** START OF Record set **

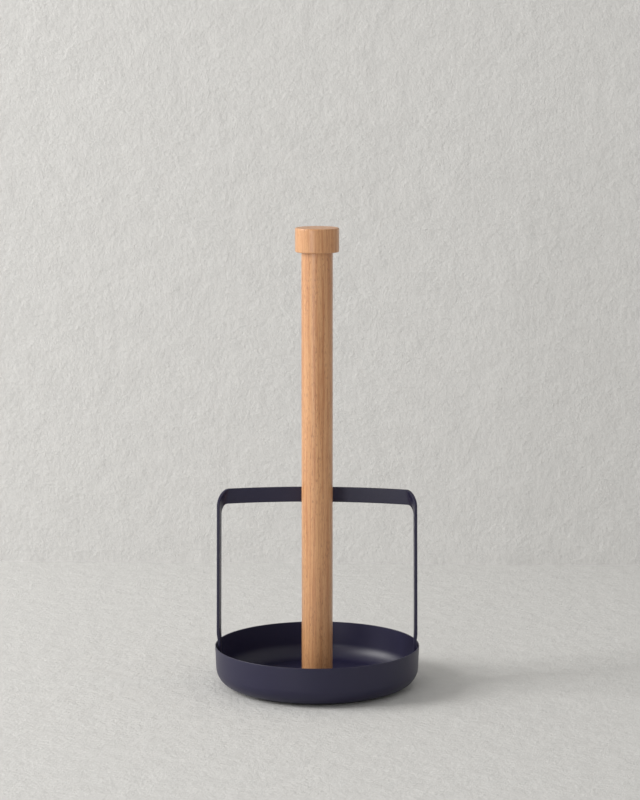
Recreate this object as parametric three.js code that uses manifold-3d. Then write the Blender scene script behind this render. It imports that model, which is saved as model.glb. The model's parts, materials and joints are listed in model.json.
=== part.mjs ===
// A counter-top paper towel holder: a round pressed-steel tray on a non-slip pad, a beech
// post with a turned beech cap, and a flat steel bail that stands over the tray on two
// pivots and rests against the back of the roll.
//
// Millimetres, +Z up. The origin is on the table, at the middle of the pad's underside.
// +X is to the right and -Y is to the front. The bail turns about the X direction.

import * as THREE from 'three';
import { mergeVertices } from 'three/addons/utils/BufferGeometryUtils.js';
import Module from 'manifold-3d';

const wasm = await Module();
wasm.setup();

// ---- driving dimensions ------------------------------------------------------------------

const GAP = 0.3;                    // clearance between pieces that touch or turn

const TRAY_RIM_RADIUS = 82.5;       // outside, at the rim
const TRAY_RIM_HEIGHT = 33;         // rim above the table
const TRAY_UNDERSIDE = 1.5;         // tray floor's underside above the table
const TRAY_SHEET = 0.9;
const TRAY_CORNER_RADIUS = 14;      // outside bend between floor and wall
const TRAY_DRAFT = THREE.MathUtils.degToRad(2.4);   // the wall opens out upwards
const RIM_ROUND = 0.3;              // broken edge round the rim
const SEAT_INNER_RADIUS = 14;       // the roll's seat on the floor begins here, clear of the post

const PAD_RADIUS = 66.5;
const PAD_HOLE_RADIUS = 9;          // clear of the screw's head
const PAD_THICKNESS = 1.2;

const POST_RADIUS = 12.5;
const POST_SOCKET_RADIUS = 4.3;     // bore for the insert below, and for the dowel above
const FOOT_SOCKET_DEPTH = 20;
const TOP_SOCKET_DEPTH = 16;

const CAP_RADIUS = 17.5;
const CAP_BOTTOM = 351;
const CAP_TOP = 370.3;
const CAP_RECESS_DEPTH = 3;         // the post's end sits this far inside the cap
const CAP_SOCKET_DEPTH = 13;
const CAP_EDGE = 1.1;               // rounding of the cap's two rims

const SCREW_RADIUS = 2.5;           // M5
const SCREW_HEAD_RADIUS = 6.5;      // a flat wafer head
const SCREW_HEAD_HEIGHT = 1;
const SCREW_LENGTH = 16;
const INSERT_LENGTH = 13;

const STRAP_WIDTH = 12.2;
const STRAP_THICKNESS = 2.3;
const STRAP_EDGE = 0.45;            // chamfer along the strap's four edges
const LEG_CENTRE = 79.5;            // axis to the middle of a leg, where its full toe starts
const LEG_TOP_CENTRE = 78.8;        // and where it turns into the bar
const LEG_TOE = THREE.MathUtils.degToRad(3.8);  // the legs' rear edges stand closer together
const FOOT_CENTRE = 78.9;           // axis to the middle of a leg's flat foot
const FOOT_TOP = 34;                // the foot is flat up to here
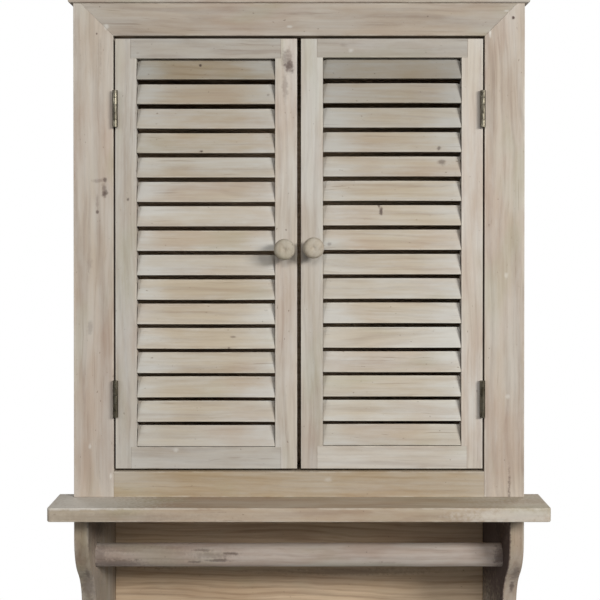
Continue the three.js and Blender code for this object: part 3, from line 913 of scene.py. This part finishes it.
def make_catch(name, side):
    """A magnetic catch behind the top rail, with two pole plates, and its strike on the door."""
    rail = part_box("face_top_rail")
    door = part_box(f"{name}_door_top_rail")
    x = side * CATCH_FROM_MIDDLE
    strike = door[1].y + STRIKE_THICK
    poles = strike + CATCH_GAP
    back = poles + CATCH_DEEP
    flange = rail[1].y + CATCH_SHEET
    foot = rail[0].z + 0.5 * MM
    low, high = door[1].z - CATCH_TALL, rail[0].z + 1 * MM
    middle = (low + high) / 2
    bm = slab(x, CATCH_HALF, (poles + POLE_PROUD, back), (low, high), 0.8 * MM)
    rise = (foot, rail[0].z + CATCH_TALL)
    absorb(bm, slab(x, CATCH_HALF, (rail[1].y, flange), rise, 0.3 * MM))
    absorb(bm, slab(x, CATCH_HALF, (rail[1].y, back), (foot, foot + CATCH_SHEET), 0.3 * MM))
    for sign in (1, -1):
        pole = middle + sign * POLE_APART
        heights = (pole - POLE_HALF, pole + POLE_HALF)
        depths = (poles, poles + POLE_LONG)
        absorb(bm, slab(x, CATCH_HALF - POLE_INSET, depths, heights, 0.15 * MM))
        screw = Vector((x + sign * CATCH_SCREWS, flange, rail[0].z + CATCH_SCREWS))
        screw_head(bm, screw, Y_AXIS)
    show(f"{name}_catch", mesh_of(bm, f"{name}_catch"), BRASS, "carcass")
    wide, tall = STRIKE_HALF
    bm = slab(x, wide, (door[1].y, strike), (middle - tall, middle + tall), 0.2 * MM)
    screw_head(bm, Vector((x, strike, middle)), Y_AXIS)
    strike_name = f"{name}_door_strike"
    show(strike_name, mesh_of(bm, strike_name), BRASS, f"{name}_door")


def make_hanger(name):
    """A keyhole plate let into the back edge of a side, with a screw above and below."""
    low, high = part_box(f"{name}_side_panel")
    wide, tall = HANGER_HALF
    centre = Vector(((low.x + high.x) / 2, high.y, HANGER_HEIGHT))
    depths = (high.y - HANGER_LET_IN, high.y - HANGER_FACE)
    bm = slab(centre.x, wide, depths, (centre.z - tall, centre.z + tall), 0.12 * MM)
    for sign in (1, -1):
        screw_head(bm, centre + Vector((0, -HANGER_FACE, sign * HANGER_SCREWS)), Y_AXIS)
    show(f"{name}_hanger", mesh_of(bm, f"{name}_hanger"), BRASS, "carcass")
    # The keyhole is no hole but painted shade: a near-black sheet just proud of the plate, shaped as a
    # round hole for the screw's head with a slot above it for its shank.
    neck, hole = KEYHOLE_NECK, KEYHOLE_ROUND
    start = math.acos(neck / hole)
    sweep = math.pi + 2 * start
    turns = [start + (math.pi - 2 * start) + sweep * k / 24 for k in range(25)]
    outline = [Vector((math.cos(t) * hole, 0, math.sin(t) * hole - KEYHOLE_LOW)) for t in turns]
    turns = [math.pi * k / 12 for k in range(13)]
    outline += [Vector((math.cos(t) * neck, 0, math.sin(t) * neck + KEYHOLE_HIGH)) for t in turns]
    bm = prism(Y_AXIS, [centre + point for point in outline], -KEYHOLE_DEEP, -0.1 * MM)
    keyhole = f"{name}_hanger_keyhole"
    show(keyhole, mesh_of(bm, keyhole), KEYHOLE_PAINTED_SHADE, "carcass")


def make_hardware():
    make_hinges()
    for name, side in SIDES:
        make_catch(name, side)
        make_hanger(name)


# ---- the whole -----------------------------------------------------------------------------------

make_camera()
make_lights()
make_world()
make_floor()
make_carcass()
make_towel_rail()
for side_name, _ in SIDES:
    make_door(side_name)
make_hardware()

** END OF Record set **

**What the exercise asks**
The required output is the exact run of lines from the beginning of the listing above to the line that contains "---- driving dimensions", inclusive of both.

**Final result**
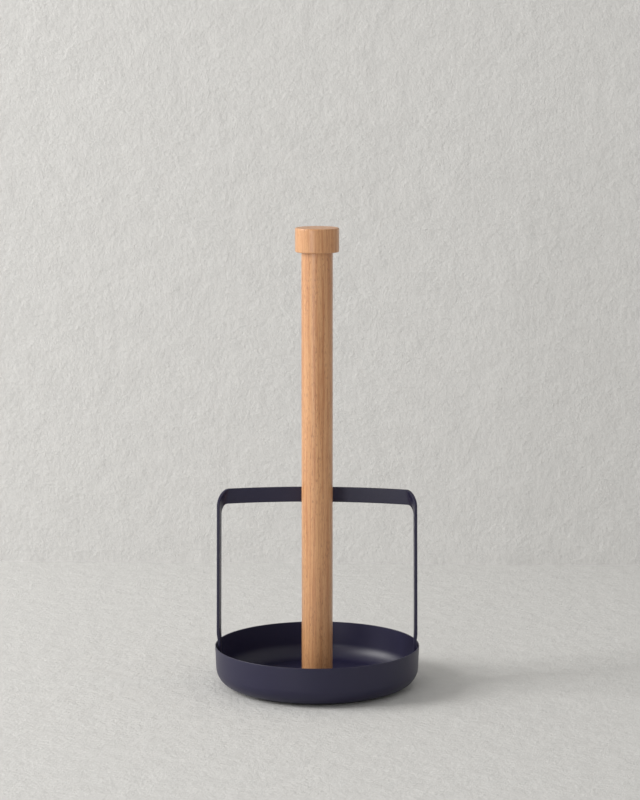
Recreate this object as parametric three.js code that uses manifold-3d. Then write the Blender scene script behind this render. It imports that model, which is saved as model.glb. The model's parts, materials and joints are listed in model.json.
=== part.mjs ===
// A counter-top paper towel holder: a round pressed-steel tray on a non-slip pad, a beech
// post with a turned beech cap, and a flat steel bail that stands over the tray on two
// pivots and rests against the back of the roll.
//
// Millimetres, +Z up. The origin is on the table, at the middle of the pad's underside.
// +X is to the right and -Y is to the front. The bail turns about the X direction.

import * as THREE from 'three';
import { mergeVertices } from 'three/addons/utils/BufferGeometryUtils.js';
import Module from 'manifold-3d';

const wasm = await Module();
wasm.setup();

// ---- driving dimensions ------------------------------------------------------------------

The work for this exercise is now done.